Additionally, it encourages voter turnout. On one hand, since candidates don’t have to win a plurality of votes in a state to earn some electoral votes, the votes from California Republicans and Kansas Democrats now matter. On the other hand, California Democrats and Kansas Republicans have a strong incentive to vote and help their chosen candidate pick up as many electors from their state as possible.
Finally, this system encourages candidates to campaign in all fifty states rather than only in states where the election will be close. Swing states already receive more national attention and funding during gubernatorial and senate elections. With a proportional allocation of electoral votes in each state, candidates can earn electoral votes from states that they don’t win. Narrowly winning a key swing state will not clinch the election, and narrowly losing a key swing state will not surrender it. Under the proportional system, if candidates only campaign in swing states, they forego the opportunity to both maximize their margins in states where they have strong voter turnout and to minimize their losses in states where they trail their opponents.
Two states already split their electoral votes in a different way: Maine and Nebraska. While these states split their electoral votes by Congressional district rather than by percent of the statewide popular vote, these two states are more relevant in American politics since they are not winner-take-all. As Nebraska split its vote in 2008 and Maine split its vote in 2016, they get more national attention, even though they are not ordinarily swing states. Using Congressional districts might work in Nebraska and Maine, but such a solution would not work as well in a state like Pennsylvania or Maryland, where gerrymandering would substantially skew the results.

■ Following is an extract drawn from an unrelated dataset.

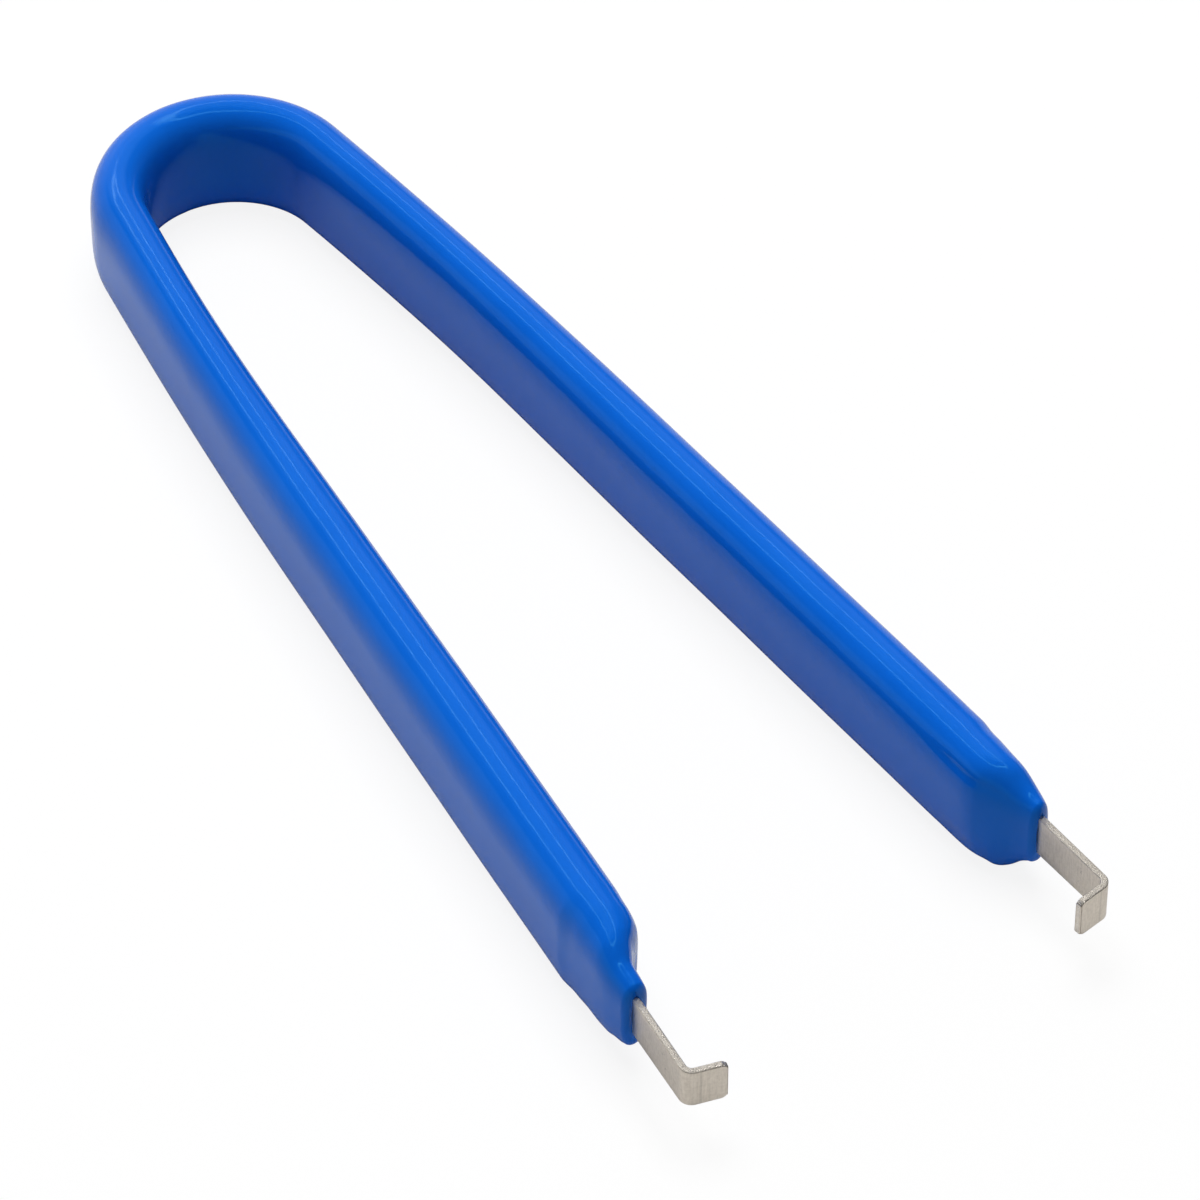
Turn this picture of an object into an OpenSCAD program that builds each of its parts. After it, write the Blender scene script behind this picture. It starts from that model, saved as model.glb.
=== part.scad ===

The Electoral College today is not what the Founding Fathers envisioned, but replacing it with a national popular vote is not the answer. If the Electoral College simply removes its winner-take-all requirements, it preserves the central compromise of American politics, dating back to the creation of the U.S. Congress. The Electoral College is not a relic of the past. It simply needs to be updated to represent all Americans, no matter their ideology or geography.
Thanks to the Republicans, the federal government has been gridlocked for the last six years. The GOP almost shut the government down in 2015 by refusing to compromise with the White House on a budget deal. The Senate Majority Leader, Mitch McConnell, refused to even set a date for the Senate to discuss President Obama’s Supreme Court nominee, saying it was up to the next president to nominate someone. As Election Day neared and a Clinton victory seemed likely, Republicans said they’d be willing to block a Supreme Court nomination for the next four years. The Democrats looked on, smugly declaring that the Republicans were never willing to compromise and had sacrificed good government on the altar of partisan loyalty.
But now that Trump is about to take the White House, the Democrats and those who caucus with them on Capitol Hill have changed their tune. Recently, Senator Elizabeth Warren stated, “We do not compromise, not today, not tomorrow, not ever.” Democrats praised her for her absolutism. A day later, Senator Bernie Sanders tweeted that there would be “no compromise” with the new president. Democrats lauded him as a hero, one of the last bulwarks for social justice in America.
A ‘no compromise’ stance might work in a nation that is entirely homogeneous, but America is not that nation. If our government is going to work, there must be compromise on budgetary disputes, on nominations, and, yes, on social issues. The Democrats were happy to blame the Republicans for gridlock during Obama’s terms, yet now they are just as happy to support Sanders and Warren for preparing to do the exact same thing. Somehow, all thought of bipartisan bills or compromise in any area has disappeared. Better, the Democrats seem to think, to make the government not function at all than to give up even an inch.
As a Democrat, I can admit that there are issues on which I would not want to see compromise. However, the Democrats are dismissing any possibility of compromise before the president-elect even takes office, simply because they think cooperation with Republicans is impossible. In fact, the two parties also agree on many issues: criminal justice reform and encouraging economic growth, for instance. While there is some disagreement on how to achieve these goals, there is still plenty of room for compromise from the Democrats and the Republicans. Both sides seem to have forgotten this, though, and in 2016, a bipartisan bill intended to reduce the number of sexual assaults in the military—a cause both parties supported—almost didn’t pass, just because Democrats and Republicans were loathe to work with each other.
This is not to suggest that Democratic members of Congress ought to roll over and allow the Republicans to do whatever they want, nor is it to say that Republicans should have catered to President Obama’s every whim. However, vowing to never compromise—no matter which party does it—should never be rewarded. Our government is built on compromise. If Democrats want to defend their constituents over the next four years, it will be through seeking common ground with Republicans, not by fostering an us-versus-them atmosphere that ends all meaningful conversations before they start.
Instead of trying to lay the groundwork for future bipartisan cooperation, Democrats spent the last six years complaining about how Republican Congress refused to govern and blocked President Obama at every turn. Now, with a Republican about to enter the White House, those very same people are the ones yelling the loudest about how they will never compromise.
Not all the Democrats have adopted this strategy. When Donald Trump won the national election, Chuck Schumer, a Democrat, set to work on building a political relationship with the president-elect. Schumer is seeking common ground with the new administration instead of deciding immediately that the Republicans and president-elect share no goals with the Democrats. Schumer’s decision to compromise and open communication between the two parties will likely yield better results than vowing—as Senator Warren and Sanders did—to block every bill Republicans try to pass. And yet, Schumer is in the minority. Most of the Democratic Party has flooded towards Sanders and Warren, agreeing that it is better to stop the government from working for anyone than to compromise on any issue.
The American people need to stop rewarding politicians for refusing to budge on any of their beliefs and start rewarding them for actually doing their job: namely, passing bills. We elect Congress to govern, not shut down the government by refusing to compromise. A Congress that can’t agree on a budget is as useful as a Supreme Court with no justices.